Amour mortis

Resnais Resnais, Alain Resnais. Doveroso il tributo dell'"Oberdan" dedicato al regista francese recentemente scomparso, altrettale il mio dirigermi verso la sala Alda Merini. Il primo dei tre film visti è "L'amour à mort", del 1984. Pellicola sulla forza cieca dell'amore, quella che non spinge a confondere i contorni della morte, che diventa quindi una semplice, seppur angosciante, porta verso il luogo affollato dai nostri cari.
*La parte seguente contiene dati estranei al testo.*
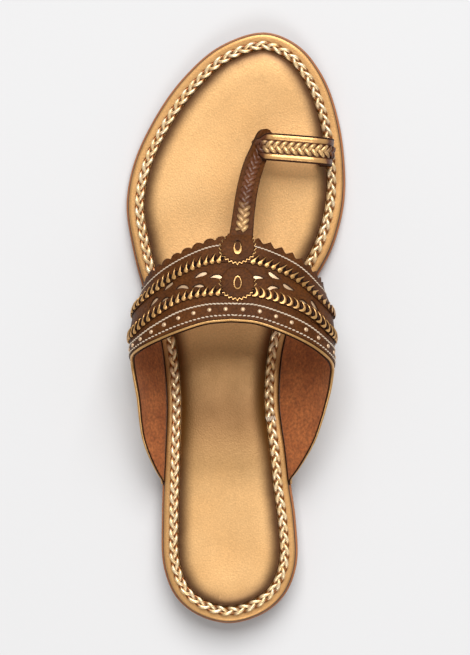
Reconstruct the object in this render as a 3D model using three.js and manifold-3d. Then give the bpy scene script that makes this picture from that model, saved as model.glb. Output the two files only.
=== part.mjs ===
// A left Kolhapuri sandal with a toe ring: a wide instep band with swept wings, a toe strap and a
// ring for the big toe, over a padded footbed that is edged with a plaited trim.
//
// Millimetres. +Y points from the heel to the toes, +X to the big toe's side (medial), +Z up.
// The origin is on the floor, under the middle of the sole's length and width.
import * as THREE from "three";
import { mergeVertices } from "three/addons/utils/BufferGeometryUtils.js";
import Module from "manifold-3d";

const wasm = await Module();
wasm.setup();

// ---------------------------------------------------------------- driving sizes
const SOLE_LENGTH = 249.6;
const GAP = 0.3; // clearance between pieces that touch

const OUTSOLE_THICKNESS = 4.6;
const HEEL_HEIGHT = 8;
const HEEL_BREAST_Y = -62;
const HEEL_TAPER = 1.2; // how much smaller the heel's foot is, all round
const ARCH_START_Y = -58; // the sole leaves the heel seat here
const BALL_START_Y = -5; // and is flat on the floor from here
const TOE_SPRING_START_Y = 58; // up to here
const TOE_SPRING = 4;

const BOARD_THICKNESS = 3;
const TRIM_WIDTH = 3.9;
const TRIM_HEIGHT = 2.2;
const PAD_HEIGHT = 4.4;

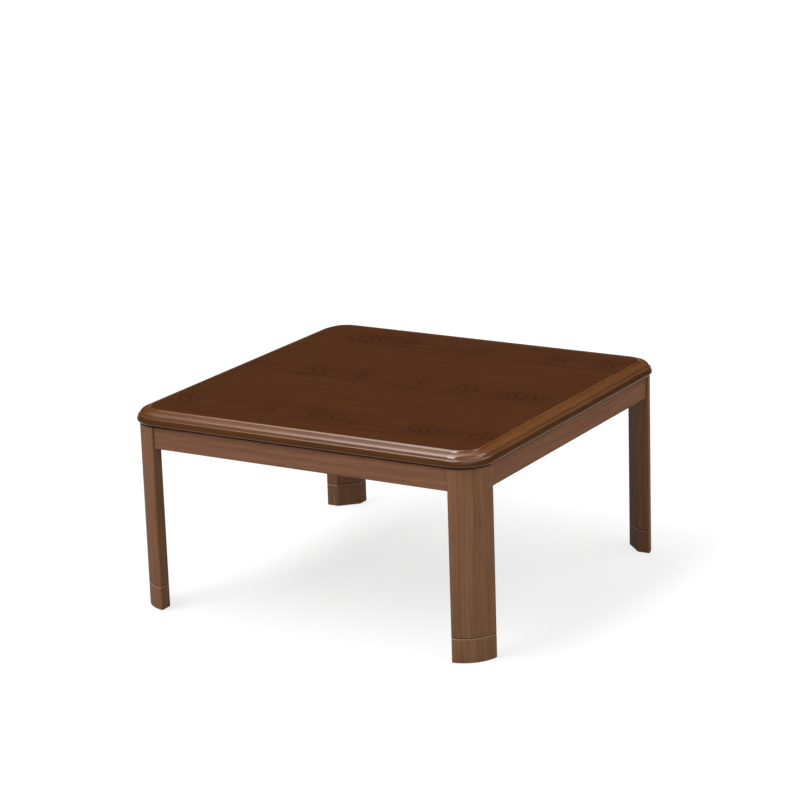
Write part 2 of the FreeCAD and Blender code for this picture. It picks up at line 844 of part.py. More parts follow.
def heater_leads():
    """Internal wires: inlet and thermostat to the terminal block, and from there to the tubes."""
    terminal_x = (bay_wall + housing_inner) / 2
    terminal_low = housing_ceiling - terminal_height
    inlet_back = heater_half - inlet_depth
    leads = []
    for number in (0, 1):
        y = control_spread + (2 * number - 1) * pin_spacing / 2
        x = inlet_back - lead_run - number * lead_step
        y_end = lead_step + number * lead_step
        leads.append(bent_lead([at(inlet_back, y, control_height), at(x, y, control_height),
                                at(x, y_end, control_height), at(x, y_end, terminal_low)]))
    thermostat_back = housing_inner - thermostat_depth
    x = thermostat_back - lead_run
    leads.append(bent_lead([at(thermostat_back, -control_spread, control_height),
                            at(x, -control_spread, control_height), at(x, -lead_step, control_height),
                            at(x, -lead_step, terminal_low)]))
    neck_y = tube_spacing / 2 - neck_radius
    neck_z = reflector_top + neck_height / 2
    near_x = holder_places()[1][0]
    far_x = holder_places()[0][0]
    for side in (-1, 1):
        y = side * lead_spacing / 2
        leads.append(bent_lead([at(terminal_x - terminal_width / 2, y, neck_z), at(near_x, y, neck_z),
                                at(near_x, side * neck_y, neck_z)]))
    leads.append(rod(lead_radius, at(far_x, -neck_y, neck_z), BACK, 2 * neck_y))
    return Part.makeCompound(leads)


def build_top():
    parts["top_core_board"] = top_core_board()
    parts["top_veneer"] = top_veneer()
    parts["top_backing_sheet"] = top_backing_sheet()
    parts["edge_moulding"] = edge_moulding()
    parts["top_pads"] = top_pads()


def build_frame():
    for quarters, side in enumerate(SIDES):
        parts["apron_" + side] = turned(apron(side in ("left", "right")), quarters)
    for name, shape in (("leg", leg()), ("leg_extension", leg_extension()),
                        ("extension_dowel", extension_dowel()), ("foot_glide", foot_glide()),
                        ("corner_bracket", corner_bracket())):
        for quarters, corner in enumerate(CORNERS):
            parts[name + "_" + corner] = turned(shape, quarters)
    parts["leg_bolts"] = Part.makeCompound(all_quarters(leg_bolt()))
    parts["leg_washers"] = Part.makeCompound(all_quarters(leg_washer()))
    parts["leg_nuts"] = Part.makeCompound(all_quarters(leg_nut()))
    screws = []
    for screw in bracket_screws():
        screws += all_quarters(screw)
    parts["bracket_screws"] = Part.makeCompound(screws)
    parts["long_rail_front"] = long_rail(-1)
    parts["long_rail_back"] = long_rail(1)
    parts["short_rail_left"] = short_rail(-1)
    parts["short_rail_right"] = short_rail(1)
    parts["rail_screws"] = rail_screws()


def build_heater():
    parts["heater_housing"] = heater_housing()
    parts["flange_screws"] = flange_screws()
    parts["heater_guard"] = heater_guard()
    parts["guard_screws"] = guard_screws()
    parts["reflector"] = reflector()
    parts["tube_holders"] = tube_holders()
    parts["quartz_tube_front"] = quartz_tube(-1)
    parts["quartz_tube_back"] = quartz_tube(1)
    parts["heating_element_front"] = heating_element(-1)
    parts["heating_element_back"] = heating_element(1)
    parts["fan_motor"] = fan_motor()
    parts["fan_impeller"] = fan_impeller()
    parts["thermostat"] = thermostat()
    parts["temperature_dial"] = temperature_dial()
    parts["power_inlet"] = power_inlet()
    parts["inlet_pins"] = inlet_pins()
    parts["terminal_block"] = terminal_block()
    parts["thermal_fuse"] = thermal_fuse()
    parts["heater_leads"] = heater_leads()


build_top()
build_frame()
build_heater()

os.makedirs("parts", exist_ok=True)
for name, shape in parts.items():
    shape.exportStep("parts/" + name + ".step")
    print(name, len(shape.Solids), shape.isValid(), round(shape.Volume))
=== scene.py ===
import math

import bpy
from mathutils import Matrix, Vector


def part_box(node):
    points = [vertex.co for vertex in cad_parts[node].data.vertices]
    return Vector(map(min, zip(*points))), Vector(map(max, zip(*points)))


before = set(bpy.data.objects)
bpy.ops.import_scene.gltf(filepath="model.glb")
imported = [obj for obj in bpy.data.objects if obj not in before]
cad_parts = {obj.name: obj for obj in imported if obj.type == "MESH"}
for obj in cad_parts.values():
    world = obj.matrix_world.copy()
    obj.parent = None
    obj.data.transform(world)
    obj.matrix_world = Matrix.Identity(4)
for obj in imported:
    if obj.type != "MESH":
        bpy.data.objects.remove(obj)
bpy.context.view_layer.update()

# The camera, from the photograph: angles in degrees, lengths in metres, picture sizes in pixels
PHOTO_SIDE = 800
CAMERA_AZIMUTH = 30.968
CAMERA_ELEVATION = 15.653
CAMERA_ROLL = 1.9
CAMERA_DISTANCE = 5.2863
CAMERA_ASIDE = -0.0052
CAMERA_ABOVE = 0.1663
CAMERA_TARGET_HEIGHT = 0.18
CAMERA_FOCAL_PIXELS = 2748.6
SENSOR_WIDTH = 36.0

# The centres of the top's rounded corners lie over the legs' inner corners. The moulding's
# streaks turn about them.
moulding_low, moulding_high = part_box("edge_moulding")
leg_low, leg_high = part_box("leg_front_left")
CORNER_REACH = moulding_high.x - (leg_high.x - leg_low.x) - (leg_low.x - moulding_low.x)

# Most of a noise's values lie between these
NOISE_SPAN = (0.3, 0.7)


def srgb(red, green, blue):
    """A colour written as 0 to 255 screen values, as linear light."""
    def linear(value):
        share = value / 255
        return share / 12.92 if share <= 0.04045 else ((share + 0.055) / 1.055) ** 2.4
    return (linear(red), linear(green), linear(blue), 1.0)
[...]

Questo film decisamente intellettuale, che per la prima metà (sino all'episodio chiave...) ci racconta un profondo amore senza macchie, vira improvvisamente (ma la dama nera è sempre sullo sfondo) verso i toni cupi della disperazione e della solitudine. Le possibili elucubrazioni, supportate da una serie incessante di inquadrature "nere o innevate" (di una decina di secondi l'una), pause che permettono di elaborare le immagini trascorse, sono molteplici e, altresì, già ascoltate. L'amore oltre la morte, la fede che imbriglia più che innalzare, la solitudine di fronte al proprio compagno, al proprio Dio. Esteticamente sgrassato e lucidato, ciò nonostante non è riuscito a scorrermi via con la pretesa leggerezza; non so se siano state quelle audaci pause, ma il ritmo mi ha costretto ad un'estenuante sfida di resistenza.
Dovendo consigliare chicchessia, direi di partire da altri Resnais, anche se, vedere alcuni membri della combriccola del regista nel fior fiore o quasi (Azéma, giovanissima, e Arditi), è un vero piacere.